Bertolucci’s, a South City restaurant, famous for its Highway 101 sign and renowned for its Italian cuisine at 421 Cypress Ave., will become a new seven-story, 99-unit residential building with a ground floor restaurant, after gaining Planning Commission approval.
Planning Commissioner Sarah Funes Ozturk said she is excited about the development during Planning Commission meeting in December.
“I know it’s such a historical place for our town and I think it’s going to give it new life,” Funes Ozturk said.
Peter Sodini’s, the owner of Bertolucci’s, a landmark Italian eatery — opened in 1928 as a boarding house — and was purchased by Sodini in 2005 after the Bertoluccis retired. The restaurant closed amid the pandemic and will reportedly reopen in the new building, potentially called Sodini’s. The project transforms three parcels comprised of the closed restaurant, a vacant residential building and a surface parking lot into a mixed-use development that depicts historical character from its brick base and a reproduction of the original Bertolucci’s sign.
Funes Ozturk said she hopes the restaurant will have live music.
The project’s site is a quarter mile away from the Caltrain plaza yet the ground floor would include 90 parking spots. It will have mechanical stackers and nine regular parking stalls, five ADA compliant. The upper levels of the building’s apartments will be a mix of studios, one- and two-bedroom units from 560 square feet to 1,610 square feet. The city requires all residential developments of five or more units to have a minimum of 15% of the units be affordable. Fifteen of the units will be below market rate, 10 designated for lower income and five units for very low income, according to a staff report.
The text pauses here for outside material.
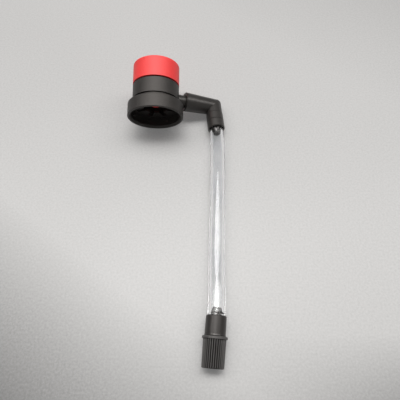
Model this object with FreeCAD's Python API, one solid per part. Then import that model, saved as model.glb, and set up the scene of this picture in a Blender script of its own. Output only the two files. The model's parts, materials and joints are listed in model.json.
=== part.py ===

The Planning Commission reviewed the development in August and recommended approval to the City Council for final review but the application was placed on hold pending the adoption of the city’s new general plan and zoning code that became effective last month. Therefore, the project no longer requires a general plan amendment, zoning map amendment or a use permit to allow multiunit residential development on the project site, according to the staff report.
Sodini, a Burlingame resident, also owns Golden Boy Pizza, with its original San Francisco location and newer location in San Mateo.